I asked to send me a pic of the inside of the tank. We'll see... V/r Shawn


----------



## partsguy (Sep 12, 2017)




----------



## rollfaster (Sep 12, 2017)

Don't do it...


----------



## bikecrazy (Sep 12, 2017)

Those phony adds are all over EBay. It seems almost every category has them.I wonder why EBay lets this go on.


----------



## stoney (Sep 12, 2017)

I have reported countless items like this to Ebay. I know they are over run with them but they need to get a handle on this. I don't know whey they don't just delete the item as soon as they see CHINA, ZERO FEEDBACK, + CONSTANT BS USER NAMES over and over and over and over. Seems like a no brainer to me. I hope they are at least trying.


----------



## kreika (Sep 12, 2017)

stoney said:


> I have reported countless items like this to Ebay. I know they are over run with them but they need to get a handle on this. I don't know whey they don't just delete the item as soon as they see CHINA, ZERO FEEDBACK, + CONSTANT BS USER NAMES over and over and over and over. Seems like a no brainer to me. I hope they are at least trying.




Cause their big outta control money making machine! Lol


----------



## zephyrblau (Sep 12, 2017)

kreika said:


> Cause their big outta control money making machine! Lol




ain't THAT the truth ?


----------



## Vintage Paintworx (Sep 12, 2017)

The thing is, how do we know for sure that this seller doesn't collect Americana? 

Ebay can't just shut down the listing because the seller is new and lives in China.


----------



## stoney (Sep 12, 2017)

Vintage Paintworx said:


> The thing is, how do we know for sure that this seller doesn't collect Americana?
> 
> Ebay can't just shut down the listing because the seller is new and lives in China.

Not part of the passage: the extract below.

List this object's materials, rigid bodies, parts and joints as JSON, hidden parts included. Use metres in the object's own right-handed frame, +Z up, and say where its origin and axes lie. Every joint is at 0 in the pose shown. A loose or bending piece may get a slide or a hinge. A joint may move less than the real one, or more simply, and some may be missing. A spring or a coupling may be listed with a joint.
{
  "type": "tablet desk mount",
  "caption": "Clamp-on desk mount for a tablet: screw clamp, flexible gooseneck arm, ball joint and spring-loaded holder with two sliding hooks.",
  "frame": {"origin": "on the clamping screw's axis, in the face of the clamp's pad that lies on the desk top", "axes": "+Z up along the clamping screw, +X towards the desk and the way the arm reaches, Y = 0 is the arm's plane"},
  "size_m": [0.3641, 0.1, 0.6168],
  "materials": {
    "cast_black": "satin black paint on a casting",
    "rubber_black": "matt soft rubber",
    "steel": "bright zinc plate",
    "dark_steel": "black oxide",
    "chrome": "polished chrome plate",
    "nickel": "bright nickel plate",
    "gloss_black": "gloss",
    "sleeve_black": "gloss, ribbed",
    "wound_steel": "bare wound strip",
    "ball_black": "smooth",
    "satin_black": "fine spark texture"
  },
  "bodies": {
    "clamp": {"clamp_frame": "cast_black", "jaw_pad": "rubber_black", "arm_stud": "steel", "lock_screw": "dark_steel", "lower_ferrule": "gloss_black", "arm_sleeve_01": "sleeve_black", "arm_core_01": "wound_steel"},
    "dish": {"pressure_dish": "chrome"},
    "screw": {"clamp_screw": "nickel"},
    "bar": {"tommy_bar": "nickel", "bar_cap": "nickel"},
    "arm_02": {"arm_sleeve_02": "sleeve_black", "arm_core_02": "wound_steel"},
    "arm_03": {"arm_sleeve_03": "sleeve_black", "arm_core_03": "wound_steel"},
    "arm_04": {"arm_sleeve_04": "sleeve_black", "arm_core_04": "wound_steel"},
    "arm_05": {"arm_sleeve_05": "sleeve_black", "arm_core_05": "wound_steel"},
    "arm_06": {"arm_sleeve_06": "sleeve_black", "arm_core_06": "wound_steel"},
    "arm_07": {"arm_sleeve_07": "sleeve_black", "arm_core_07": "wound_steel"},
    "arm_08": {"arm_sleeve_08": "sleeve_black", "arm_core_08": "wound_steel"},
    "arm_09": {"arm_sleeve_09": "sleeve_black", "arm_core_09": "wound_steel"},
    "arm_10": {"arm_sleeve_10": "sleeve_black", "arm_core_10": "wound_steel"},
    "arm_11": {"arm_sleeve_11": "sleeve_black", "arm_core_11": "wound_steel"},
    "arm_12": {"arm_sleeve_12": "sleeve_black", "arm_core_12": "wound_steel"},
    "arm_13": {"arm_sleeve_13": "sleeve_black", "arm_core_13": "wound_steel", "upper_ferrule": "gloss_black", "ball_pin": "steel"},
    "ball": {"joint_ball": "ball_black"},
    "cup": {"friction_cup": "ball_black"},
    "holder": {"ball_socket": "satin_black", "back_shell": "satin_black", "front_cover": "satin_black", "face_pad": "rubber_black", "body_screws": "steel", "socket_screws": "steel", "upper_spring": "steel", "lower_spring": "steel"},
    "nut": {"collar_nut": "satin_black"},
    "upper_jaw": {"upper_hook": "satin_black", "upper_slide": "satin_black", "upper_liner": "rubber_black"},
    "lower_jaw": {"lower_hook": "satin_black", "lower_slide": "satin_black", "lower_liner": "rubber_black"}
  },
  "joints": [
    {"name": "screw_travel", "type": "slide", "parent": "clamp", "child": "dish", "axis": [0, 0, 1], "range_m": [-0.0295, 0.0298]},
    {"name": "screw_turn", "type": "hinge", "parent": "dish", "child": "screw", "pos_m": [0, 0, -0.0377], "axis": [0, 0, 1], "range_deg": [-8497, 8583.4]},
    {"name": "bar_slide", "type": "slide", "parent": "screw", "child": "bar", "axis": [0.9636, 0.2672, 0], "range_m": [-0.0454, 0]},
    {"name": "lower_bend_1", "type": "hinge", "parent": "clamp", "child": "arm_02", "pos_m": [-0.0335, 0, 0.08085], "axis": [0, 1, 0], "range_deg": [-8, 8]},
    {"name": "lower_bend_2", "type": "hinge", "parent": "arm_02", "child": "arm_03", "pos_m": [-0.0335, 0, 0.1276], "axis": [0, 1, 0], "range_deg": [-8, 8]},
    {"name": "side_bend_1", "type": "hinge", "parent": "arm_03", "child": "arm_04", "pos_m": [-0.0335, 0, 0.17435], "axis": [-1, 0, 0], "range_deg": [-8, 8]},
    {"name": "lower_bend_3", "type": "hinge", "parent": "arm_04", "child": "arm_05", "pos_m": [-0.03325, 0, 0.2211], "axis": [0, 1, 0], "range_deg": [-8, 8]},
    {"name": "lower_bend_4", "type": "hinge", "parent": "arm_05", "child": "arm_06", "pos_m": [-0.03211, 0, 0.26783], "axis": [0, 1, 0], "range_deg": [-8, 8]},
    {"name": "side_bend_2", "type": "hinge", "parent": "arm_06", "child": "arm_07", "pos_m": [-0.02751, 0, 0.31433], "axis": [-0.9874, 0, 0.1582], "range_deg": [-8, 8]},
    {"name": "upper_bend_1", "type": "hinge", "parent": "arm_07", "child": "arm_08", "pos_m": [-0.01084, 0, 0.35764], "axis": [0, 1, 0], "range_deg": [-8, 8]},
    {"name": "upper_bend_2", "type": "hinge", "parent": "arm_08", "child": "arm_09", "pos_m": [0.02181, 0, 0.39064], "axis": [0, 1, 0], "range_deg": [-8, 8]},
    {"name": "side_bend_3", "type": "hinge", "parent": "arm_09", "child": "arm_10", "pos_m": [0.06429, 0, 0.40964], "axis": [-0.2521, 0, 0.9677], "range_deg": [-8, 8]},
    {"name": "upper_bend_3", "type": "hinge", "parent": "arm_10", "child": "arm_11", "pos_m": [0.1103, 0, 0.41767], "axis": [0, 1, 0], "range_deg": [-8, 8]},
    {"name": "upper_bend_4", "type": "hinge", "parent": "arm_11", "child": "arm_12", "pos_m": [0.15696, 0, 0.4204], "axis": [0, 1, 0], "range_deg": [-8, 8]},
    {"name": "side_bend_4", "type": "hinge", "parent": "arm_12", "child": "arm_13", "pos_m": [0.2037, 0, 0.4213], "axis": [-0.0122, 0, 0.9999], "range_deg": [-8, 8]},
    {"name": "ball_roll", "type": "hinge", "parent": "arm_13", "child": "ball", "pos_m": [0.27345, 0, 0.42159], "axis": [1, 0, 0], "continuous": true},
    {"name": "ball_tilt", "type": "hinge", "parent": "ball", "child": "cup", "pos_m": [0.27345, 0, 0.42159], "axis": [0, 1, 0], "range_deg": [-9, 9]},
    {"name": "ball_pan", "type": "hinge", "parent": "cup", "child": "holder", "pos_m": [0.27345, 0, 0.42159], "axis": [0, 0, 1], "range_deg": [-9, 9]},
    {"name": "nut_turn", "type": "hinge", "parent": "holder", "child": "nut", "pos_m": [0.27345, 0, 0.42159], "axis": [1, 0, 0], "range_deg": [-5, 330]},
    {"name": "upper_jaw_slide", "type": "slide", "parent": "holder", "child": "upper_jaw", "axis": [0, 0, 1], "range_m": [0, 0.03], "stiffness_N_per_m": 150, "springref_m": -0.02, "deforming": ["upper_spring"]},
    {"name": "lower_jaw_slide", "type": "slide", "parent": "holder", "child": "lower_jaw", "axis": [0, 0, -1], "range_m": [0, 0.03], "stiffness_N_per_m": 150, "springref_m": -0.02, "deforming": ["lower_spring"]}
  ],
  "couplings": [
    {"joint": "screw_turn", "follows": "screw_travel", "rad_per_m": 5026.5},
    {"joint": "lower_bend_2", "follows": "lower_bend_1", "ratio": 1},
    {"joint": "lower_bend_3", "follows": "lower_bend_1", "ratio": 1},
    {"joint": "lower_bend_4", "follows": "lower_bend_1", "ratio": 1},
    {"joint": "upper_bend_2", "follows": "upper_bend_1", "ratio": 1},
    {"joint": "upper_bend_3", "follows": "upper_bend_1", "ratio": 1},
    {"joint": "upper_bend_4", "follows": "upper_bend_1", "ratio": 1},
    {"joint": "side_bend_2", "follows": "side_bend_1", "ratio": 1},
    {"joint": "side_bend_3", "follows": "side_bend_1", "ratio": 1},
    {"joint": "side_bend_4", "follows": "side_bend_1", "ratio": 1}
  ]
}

It's not that the seller lives in China or is new. These sellers use someone else's photos from previous listings of the items with super low dirt dirt cheap Buy It Now prices.


----------



## bikewhorder (Sep 12, 2017)

So how does this scam work? Doesn't paypal reach into your bank account and withdraw the funds back if you're a dead beat?  I remember reading lots of stories several years ago of irate paypal users who had their money taken back and their balances confiscated because the buyer was unhappy.  It was down right criminal.


----------



## Vintage Paintworx (Sep 12, 2017)

stoney said:


> It's not that the seller lives in China or is new. These sellers use someone else's photos from previous listings of the items with super low dirt dirt cheap Buy It Now prices.

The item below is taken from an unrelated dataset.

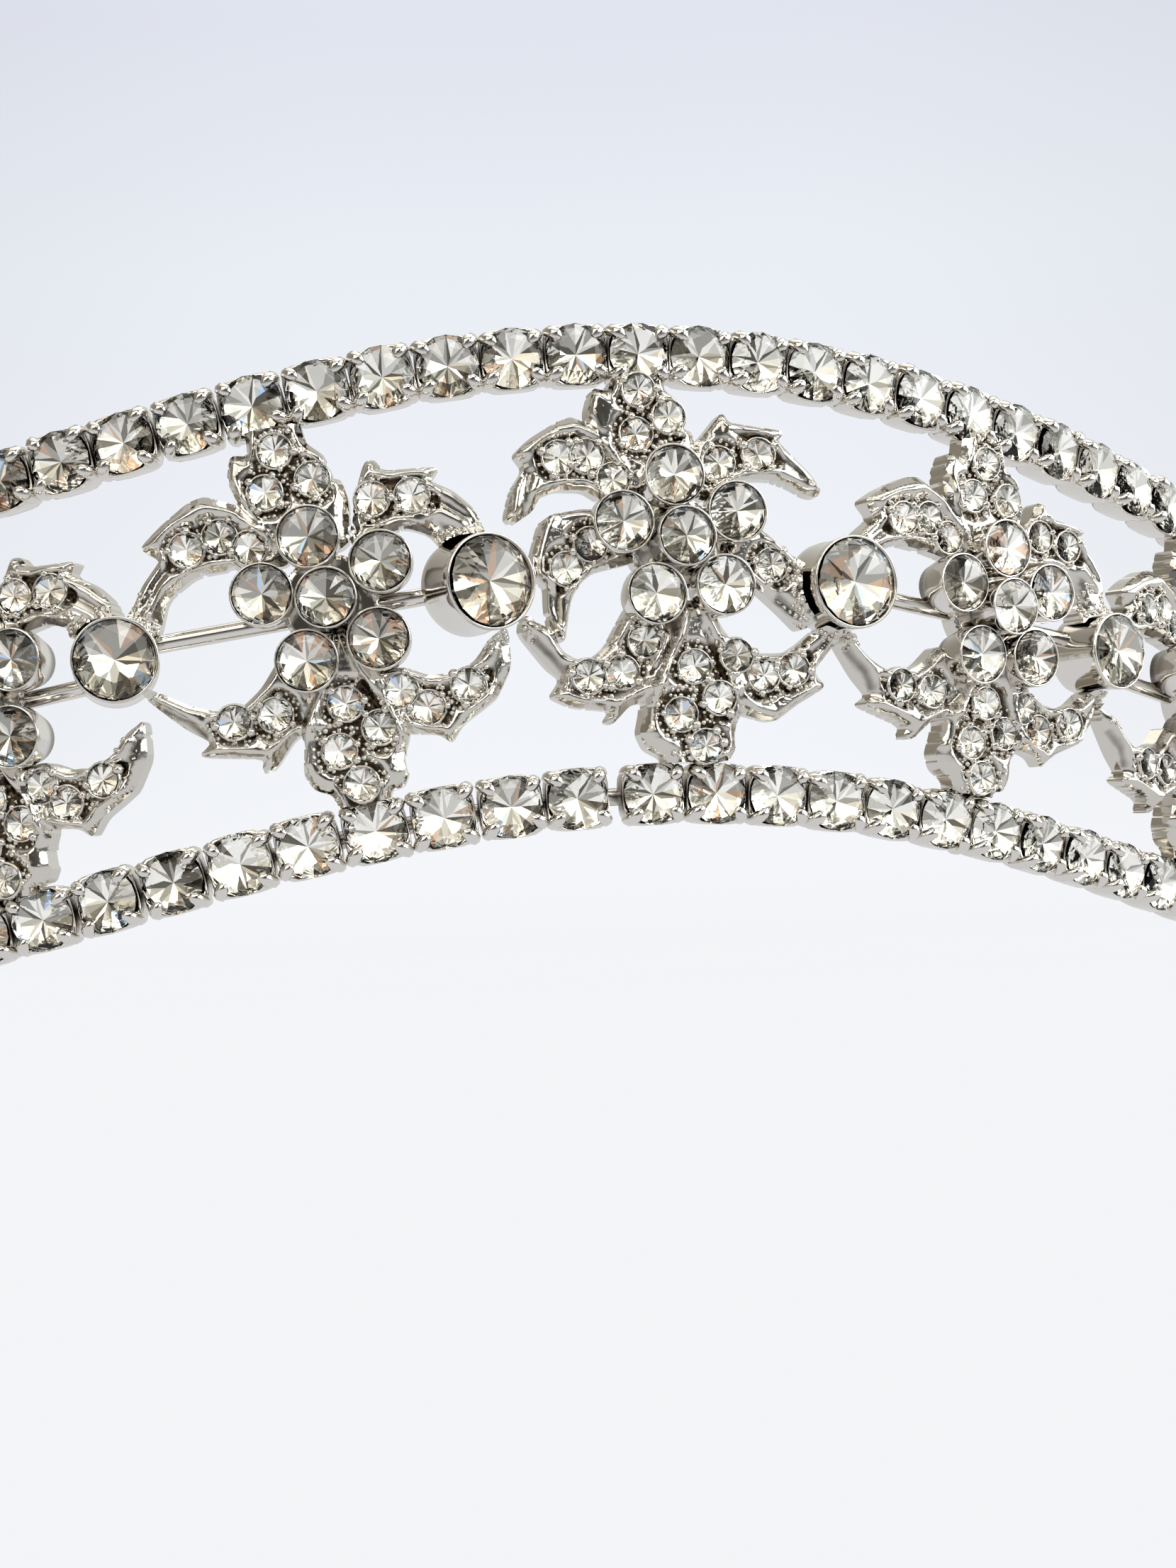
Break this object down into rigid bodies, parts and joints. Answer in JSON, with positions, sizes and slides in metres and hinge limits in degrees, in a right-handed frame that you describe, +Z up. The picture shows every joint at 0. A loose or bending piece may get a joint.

That's what was commented earlier, and, using a stock or previous photo and charging a cheap price doesn't violate Ebay policy. 

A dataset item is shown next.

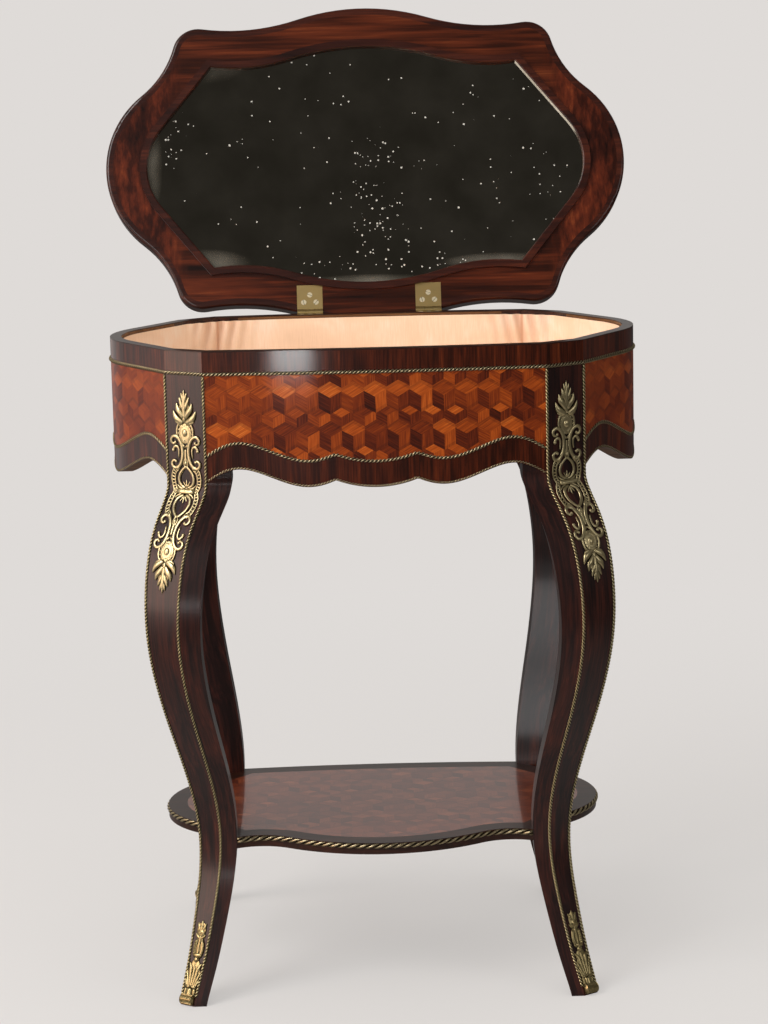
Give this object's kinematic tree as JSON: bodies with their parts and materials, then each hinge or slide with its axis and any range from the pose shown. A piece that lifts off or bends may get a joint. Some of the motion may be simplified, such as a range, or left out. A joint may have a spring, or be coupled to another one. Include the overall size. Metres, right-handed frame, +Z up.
{
  "type": "dressing table",
  "caption": "Small shaped dressing table on tall curved legs with a low shelf and a hinged lid holding a mirror, opening over a silk-lined case.",
  "frame": {"origin": "on the floor, midway between the four feet and under the middle of the case", "axes": "+X to the right seen from the front, +Y to the back, where the lid hinges, +Z up"},
  "size_m": [0.634, 0.5356, 1.1018],
  "materials": {
    "gilt_mounts": "aged, lightly burnished, dark in the recesses",
    "rope_mouldings": "aged brass, duller than the mounts",
    "hinge_brass": "worn satin",
    "hinge_screws": "slotted heads, tarnished",
    "cube_parquetry": "french polished, three tones of veneer set as cubes",
    "crossbanding": "french polished, grain across the band",
    "dark_rosewood": "french polished",
    "leg_veneer": "french polished, grain along the leg",
    "silk_lining": "gathered peach silk",
    "mirror_glass": "old foxed silvering, bevelled edge",
    "carcase_wood": "plain, waxed"
  },
  "bodies": {
    "table": {"apron_edge_ropes": "rope_mouldings", "apron_ropes": "rope_mouldings", "back_apron_band": "crossbanding", "back_parquetry": "cube_parquetry", "back_rail": "carcase_wood", "case_floor": "carcase_wood", "corner_mount_front_left": "gilt_mounts", "corner_mount_front_right": "gilt_mounts", "corner_mount_rear_left": "gilt_mounts", "corner_mount_rear_right": "gilt_mounts", "floor_ledges": "carcase_wood", "front_apron_band": "crossbanding", "front_parquetry": "cube_parquetry", "front_rail": "carcase_wood", "hinge_case_leaves": "hinge_brass", "hinge_case_screws": "hinge_screws", "hinge_pins": "hinge_screws", "left_apron_band": "crossbanding", "left_parquetry": "cube_parquetry", "left_rail": "carcase_wood", "leg_beads_front_left": "gilt_mounts", "leg_beads_front_right": "gilt_mounts", "leg_beads_rear_left": "gilt_mounts", "leg_beads_rear_right": "gilt_mounts", "leg_front_left": "leg_veneer", "leg_front_right": "leg_veneer", "leg_rear_left": "leg_veneer", "leg_rear_right": "leg_veneer", "lining_floor": "silk_lining", "lining_walls": "silk_lining", "right_apron_band": "crossbanding", "right_parquetry": "cube_parquetry", "right_rail": "carcase_wood", "rim_lipping": "dark_rosewood", "sabot_front_left": "gilt_mounts", "sabot_front_right": "gilt_mounts", "sabot_rear_left": "gilt_mounts", "sabot_rear_right": "gilt_mounts", "shelf_board": "carcase_wood", "shelf_border": "crossbanding", "shelf_dowels": "carcase_wood", "shelf_parquetry": "cube_parquetry", "shelf_rope": "rope_mouldings", "top_band": "crossbanding", "upper_rope": "rope_mouldings"},
    "lid": {"hinge_lid_leaves": "hinge_brass", "hinge_lid_screws": "hinge_screws", "lid_board": "carcase_wood", "lid_edge_moulding": "dark_rosewood", "lid_frame": "dark_rosewood", "lid_top_border": "crossbanding", "lid_top_parquetry": "cube_parquetry", "mirror_backboard": "carcase_wood", "mirror_glass": "mirror_glass", "mirror_moulding": "dark_rosewood"}
  },
  "joints": [
    {"name": "lid_hinge", "type": "hinge", "parent": "table", "child": "lid", "pos_m": [0, 0.18339, 0.74015], "axis": [1, 0, 0], "range_deg": [0, 107.5]}
  ]
}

Yes, all of us Cabers will stay far away from this auction, but technically, the seller has done nothing wrong.


----------



## bricycle (Sep 12, 2017)

He can't even ship it for that price... they wanna loose $????? I don't think so. I wouldn't do it.


----------



## vincev (Sep 12, 2017)

Are ya sure this is a complete tank?I only see a pic.of one side of a tank and I dont see where it says complete tank.Why didnt seller show both sides??l


----------



## kreika (Sep 12, 2017)

There was another thread recently where someone got burned by this exact same style auction. Zero feedback, jacked pic, in China and no product. I'm guessing as soon as the funds clear PayPal they transfer the money and run. Close account and repeat.


----------



## WES PINCHOT (Sep 12, 2017)

BUYERS BEWARE!


----------



## Obi-Wan Schwinnobi (Sep 12, 2017)

kreika said:


> There was another thread recently where someone got burned by this exact same style auction. Zero feedback, jacked pic, in China and no product. I'm guessing as soon as the funds clear PayPal they transfer the money and run. Close account and repeat.




When I sell on eBay... my funds don't clear until the buyer has received the item ... or I think that's what happens...


Sent from my iPhone using Tapatalk


----------



## Schwinn499 (Sep 12, 2017)

Only if your a noob


----------